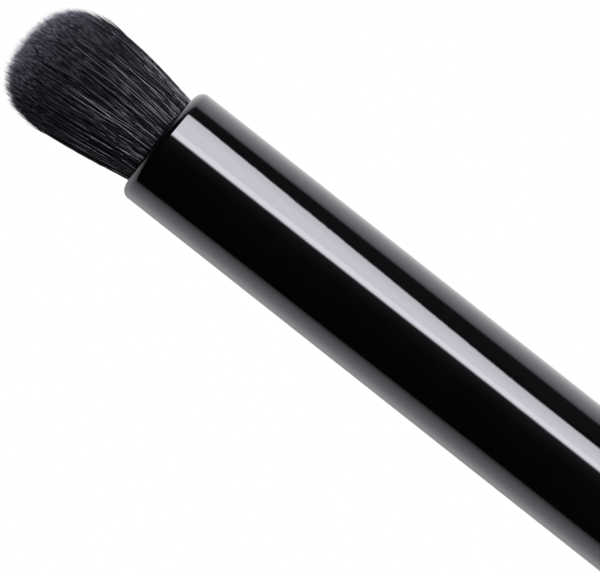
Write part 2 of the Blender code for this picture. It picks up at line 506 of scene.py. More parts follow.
@dataclass(frozen=True)
class Finish:
    """What every finish has: its slot in the record, and the plain values of its shader."""

    slot: str
    colour: Colour
    roughness: float
    metallic: float = 0.0
    ior: float = 1.5
    roughness_spread: float = 0.08

    def material(self) -> bpy.types.Material:
        """Builds the material.

        Returns:
            A Principled material with the finish's own detail wired in.
        """
        made = bpy.data.materials.new(self.slot)
        made.use_nodes = True
        made.diffuse_color = rgba(self.colour)
        coat = Coat(made.node_tree)
        coat.set("Base Color", rgba(self.colour))
        coat.set("Roughness", self.roughness)
        coat.set("Metallic", self.metallic)
        coat.set("IOR", self.ior)
        self.dress(coat)
        return made

    def dress(self, coat: Coat) -> None:
        """Wires the finish's detail into its shader. Each finish has its own."""
        raise NotImplementedError

    def tint(self, coat: Coat, share: Wire, other: Colour) -> None:
        """Lets the plain colour go over to another one, by a share from 0 to 1."""
        coat.set("Base Color", coat.blend(share, rgba(self.colour), rgba(other)))

    def roughen(self, coat: Coat, mask: Wire) -> None:
        """Lets the roughness vary about its plain value, by a mask from 0 to 1."""
        low, high = self.roughness - self.roughness_spread, self.roughness + self.roughness_spread
        coat.set("Roughness", coat.ramp(mask, 0.0, 1.0, low, high))


@dataclass(frozen=True)
class Lacquer(Finish):
    """High gloss black, sprayed over plastic, with the faintest orange peel and hairline marks."""

    peel: Grain = Grain(420.0, 90.0)
    peel_depth: float = 0.000004
    glossiest: float = 0.7
    dullest: float = 1.4
    dust: float = 2.2
    dust_share: float = 0.6
    wear: Wear = Wear(0.012)
    scratch_roughness: float = 0.12
    scratch_depth: float = 0.15

    def dress(self, coat: Coat) -> None:
        """Adds the peel, the patches in the gloss and the hairline marks.

        Args:
            coat: the material's tree.
        """
        peel, scratch = self.peel.on(coat), self.wear.on(coat)
        patches = peel["Patches"]
        least, most = self.roughness * self.glossiest, self.roughness * self.dullest
        gloss = coat.ramp(patches, 0.0, 1.0, least, most)
        coat.set("Roughness", gloss + scratch * self.scratch_roughness)
        self.tint(coat, patches * self.dust_share, shade(self.colour, self.dust))
        coat.emboss(peel["Grain"] - scratch * self.scratch_depth, self.peel_depth)


@dataclass(frozen=True)
class MouldedPlastic(Finish):
    """Matt moulded plastic, with flow marks."""

    grain: Grain = Grain(5200.0, 260.0, seed=3.0)
    grain_depth: float = 0.000012
    wear: Wear = Wear(0.02, height=0.112, scale=1300.0)
    scuff: float = 2.5

    def dress(self, coat: Coat) -> None:
        """Adds the mould's grain and the scuffs of assembly.

        Args:
            coat: the material's tree.
        """
        grain, marks = self.grain.on(coat), self.wear.on(coat)
        self.tint(coat, marks, shade(self.colour, self.scuff))
        self.roughen(coat, grain["Patches"])
        coat.emboss(grain["Grain"], self.grain_depth)


@dataclass(frozen=True)
class TurnedMetal(Finish):
    """Bare metal with the fine rings that its making leaves, and slow stains."""

    roughness_spread: float = 0.1
    stain: Colour = (0.3, 0.28, 0.25)
    stain_share: float = 0.35
    stains: Grain = Grain(3000.0, 340.0, seed=8.0)
    ring_depth: float = 0.000006

    def dress(self, coat: Coat) -> None:
        """Adds the rings and the stains.

        Args:
            coat: the material's tree.
        """
        rings = Effects.place(coat, Effects.turning_rings)["Rings"]
        stains = self.stains.on(coat)["Patches"]
        self.tint(coat, stains * self.stain_share, self.stain)
        self.roughen(coat, rings)
        coat.emboss(rings, self.ring_depth)


@dataclass(frozen=True)
class Foam(Finish):
    """Closed-cell foam, cut through its cells."""

    roughness_spread: float = 0.06
    cell_scale: float = 3400.0
    cell_depth: float = 0.00007
    cell_wall: Step = Step(0.15, 0.6)
    painted_pit_shade: float = 0.35

    def dress(self, coat: Coat) -> None:
        """Adds the cells, with painted shade in their pits.

        Args:
            coat: the material's tree.
        """
        place = coat.object_place()
        cell = coat.take("ShaderNodeTexVoronoi", "Distance", {"Vector": place, "Scale": self.cell_scale})
        wall = self.cell_wall.of(cell)
        # The pits get a darker colour: painted shade in the hollow cells.
        pit = rgba(shade(self.colour, self.painted_pit_shade))
        coat.set("Base Color", coat.blend(wall, pit, rgba(self.colour)))
        self.roughen(coat, wall)
        coat.emboss(wall, self.cell_depth)


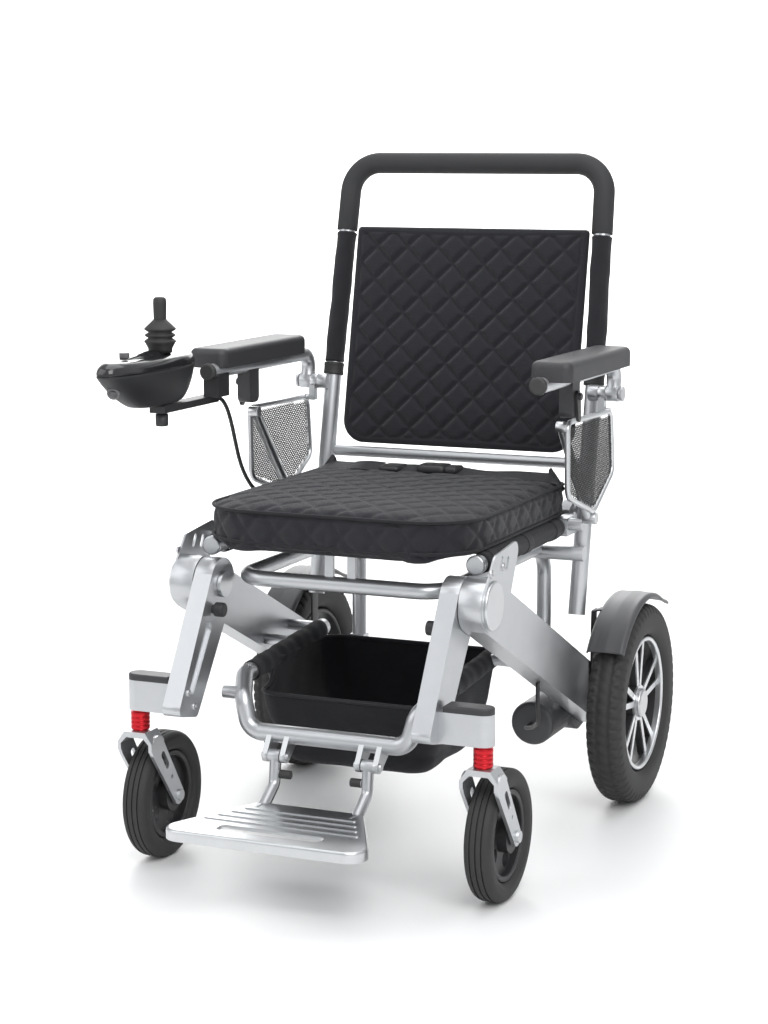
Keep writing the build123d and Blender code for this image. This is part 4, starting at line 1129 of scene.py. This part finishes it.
@dataclass
class Belt:
    """Lap belt lying loosely across the back of the cushion, with its buckle and slider."""

    width: float = 44 * MM
    thick: float = 1.8 * MM

    def build(self) -> None:
        """Make both straps, the buckle's two halves and the slider."""
        self._strap("left", [(190, 200, 503), (178, 186, 507.5), (130, 176, 510), (80, 172, 508.5),
                             (36, 173, 512)])
        self._strap("right", [(-190, 200, 503), (-178, 186, 507.5), (-120, 172, 509.5), (-62, 172, 511),
                              (-20, 173, 512)])
        self._strap("tail", [(-80, 172, 512), (-110, 166, 514), (-132, 168, 511.5)])
        self._box("belt_buckle", (-20, 26), (152, 194), (509, 521))
        self._box("belt_tongue", (24, 44), (155, 191), (510, 519.5))
        self._box("belt_slider", (-80, -46), (149, 197), (509, 516))

    def _finish(self, piece: bpy.types.Object, name: str) -> None:
        """Dress a piece and ride the frame."""
        dress(piece, name)
        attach(piece, "frame")
        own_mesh(piece)
        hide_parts("seat_belt")

    def _strap(self, name: str, points: Sequence[tuple[float, float, float]]) -> None:
        """One strap, a flat section carried along given points."""
        path = smooth_path([row(*p) for p in points], 70)
        strap = ribbon(f"belt_{name}", path, np.array((0.0, 1.0, 0.15)), self.width, self.thick)
        self._finish(strap, "webbing")

    def _box(self, name: str, xs: tuple, ys: tuple, zs: tuple) -> None:
        """Moulded plate with rounded corners and a worked edge.

        A superellipse outline in levels, each a share of the width at a share of the height, that close
        in to a slightly domed top.

        Args:
            name: The piece's name.
            xs: Its two ends across the chair, in the design's millimetres.
            ys: Its front and back.
            zs: Its underside and top.
        """
        count = 48
        a = turn_angles(count)
        ex = signed_power(np.cos(a), 0.35)
        ey = signed_power(np.sin(a), 0.35)
        mid = row(sum(xs) / 2, sum(ys) / 2, zs[0])
        half = np.array((xs[1] - xs[0], ys[1] - ys[0])) / 2 * MM
        levels = [(0.0, 0.0), (0.96, 0.0), (1.0, 0.15), (1.0, 0.7), (0.9, 0.93), (0.6, 1.0), (0.0, 1.0)]
        rings = [
            np.column_stack([mid[0] + half[0] * share * ex, mid[1] + half[1] * share * ey,
                             np.full(count, mid[2] + (zs[1] - zs[0]) * MM * level)])
            for share, level in levels
        ]
        plate = surface(name, np.stack(rings), wrap_v=True)
        self._finish(plate, "black_plastic")


@dataclass
class GuardNet:
    """Open net inside the side guard's thin frame."""

    x: float = 248.0
    pitch: float = 4.2
    hole: float = 0.55
    middle: tuple[float, float] = (168, 540)
    bulge: float = 3.0
    thick: float = 0.5 * MM
    corners: tuple = ((66.0, 598.0), (258.0, 596.0), (268.0, 512.0), (183.0, 470.0), (71.0, 504.0))

    def build(self) -> None:
        """Make the net on both sides."""
        for side in Side:
            self._net(side)

    def _inside(self, y: np.ndarray, z: np.ndarray) -> np.ndarray:
        """Whether points are inside the guard's corners."""
        keep = np.ones(y.shape, bool)
        ring = list(self.corners) + [self.corners[0]]
        for (y0, z0), (y1, z1) in zip(ring, ring[1:]):
            keep &= (y1 - y0) * (z - z0) - (z1 - z0) * (y - y0) <= 0
        return keep

    def _net(self, side: Side) -> None:
        """A lattice of square cells turned 45 degrees, each a ring of four quads round a hole."""
        n = 80
        i, j = np.meshgrid(np.arange(-n, n), np.arange(-n, n), indexing="ij")
        step = self.pitch / math.sqrt(2)
        cy = self.middle[0] + (i + j).ravel() * step
        cz = self.middle[1] + (i - j).ravel() * step
        keep = self._inside(cy, cz)
        cy, cz = cy[keep], cz[keep]
        corner = np.array([(1, 0), (0, 1), (-1, 0), (0, -1)], float) * step
        both = np.concatenate([corner, corner * self.hole])
        y = cy[:, None] + both[:, 0]
        z = cz[:, None] + both[:, 1]
        bulge = self.bulge * np.exp(-(((y - 170) / 70) ** 2) - ((z - 535) / 45) ** 2)
        x = side.value * (self.x + bulge)
        points = in_frame(np.stack([x, y, z], axis=-1).reshape(-1, 3))
        quad = np.array([(0, 1, 5, 4), (1, 2, 6, 5), (2, 3, 7, 6), (3, 0, 4, 7)])
        faces = (np.arange(len(cy))[:, None, None] * 8 + quad).reshape(-1, 4)
        net = new_mesh(f"guard_net_{side.tag}", points, faces)
        close_up(net)
        thicken(net, self.thick)
        dress(net, "mesh_fabric")
        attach(net, f"guard_{side.tag}")
        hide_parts(f"guard_mesh_{side.tag}")


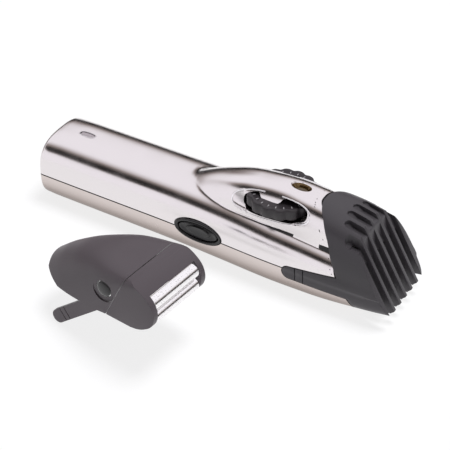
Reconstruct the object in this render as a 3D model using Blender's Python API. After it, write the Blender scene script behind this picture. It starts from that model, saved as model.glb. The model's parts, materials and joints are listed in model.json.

____________

Given task: Which lines above contain "piece"? Show each of them.

Answer to this task:
    def _finish(self, piece: bpy.types.Object, name: str) -> None:
        """Dress a piece and ride the frame."""
        dress(piece, name)
        attach(piece, "frame")
        own_mesh(piece)
            name: The piece's name.